= Engel Modderman =

Dutch politician

Engel Modderman (1 October 1951) is a Dutch communist politician and activist.

==Career==
Until 1999, Modderman was active on behalf of the New Communist Party of the Netherlands (NCPN), of which he was also a member of the national board and the lijsttrekker in the 1998 Dutch general election.

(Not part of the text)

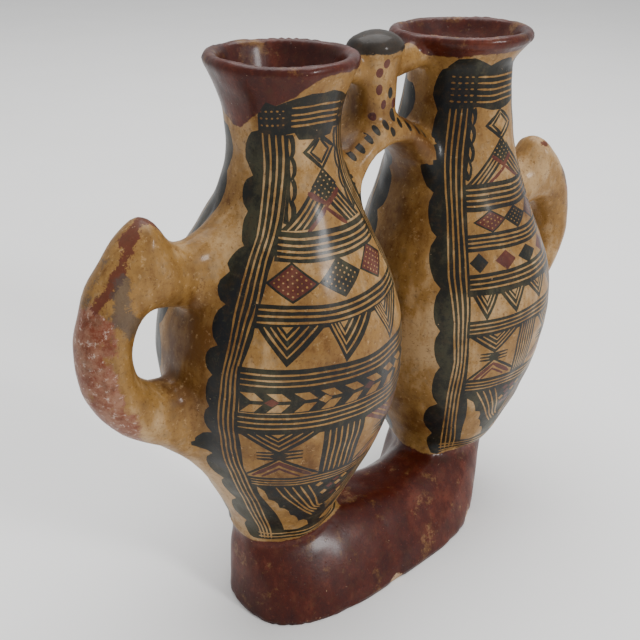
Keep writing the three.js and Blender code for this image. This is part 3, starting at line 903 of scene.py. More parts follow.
    # Lowest field: black, with an ochre tongue, light curves and a small check
    panel.area(BLACK, [(-146, 79.4), (-42, 78.6), (-63, 36), (-125, 36)])
    panel.both(panel.area, OCHRE, np.vstack([
        smooth_path([(-142, 78.6), (-141, 73), (-137, 65), (-131.5, 57), (-128, 50), (-125.5, 43.6)], 3),
        [(-112, 43), (-100.5, 44.6)],
        lobed([(-101, 45.4), (-106, 50), (-113, 50.4), (-116.5, 55), (-121, 56.6), (-124, 61),
               (-129.5, 63), (-131.5, 67.5), (-136, 69.5), (-137, 74), (-139.5, 78.6)], 3)[:-1]]))
    for step in range(5):
        panel.both(panel.line, OCHRE, smooth_path([
            (-131 + 4.6 * step, 78.4), (-124 + 4.6 * step, 69.5), (-113 + 3.4 * step, 60.5),
            (-101 + 1.6 * step, 53 + 1.6 * step)], 4), SLIT)
    for row in range(4):
        for column in range(-2 + row // 2, 3 - row // 2):
            turn, z = -94 + 5.6 * (column + row % 2 / 2), 77 - 3.5 * row
            panel.diamond((RED, OCHRE, BLACK)[(row + column) % 3], (turn - 2.6, z), (turn, z + 1.6),
                          (turn + 2.6, z), (turn, z - 1.7))
    for z in (41.2, 38.8, 36.8):
        panel.line(OCHRE, [(-152, z - 1), (-120, z - 0.5), (-94, z - 1.2), (-68, z - 1.5), (-36, z - 1)], 0.8)
    return panel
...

In 1999, Modderman and the NCPN came into conflict over the Blauwestad construction project and he founded the United Communist Party (Verenigde Communistische Partij, VCP), of which he has been political leader ever since. Resistance against Blauwestad remained one of the spearheads of the VCP. Later, as a municipal councilor, Modderman protested against the new construction of cultural center De Klinker in Winschoten and against the extraction of gas from the Slochteren natural gas field. Modderman is leader of the VCP in the municipal council of Oldambt, where his party has been represented with four seats since 2014. In the 2014 Dutch municipal elections, Modderman received the most votes of all politicians in Oldambt, after which talks started about the formation of a college with the Socialist Party (SP), Party for the North (Partij voor het Noorden, PvhN), and VCP. The latter left the negotiations, however, and the SP and PvhN formed a coalition with the Labour Party and the Christian Democratic Appeal instead.

On May 14, 2018, Modderman was appointed as acting chairman of the municipal council after the sudden death of mayor Pieter Smit.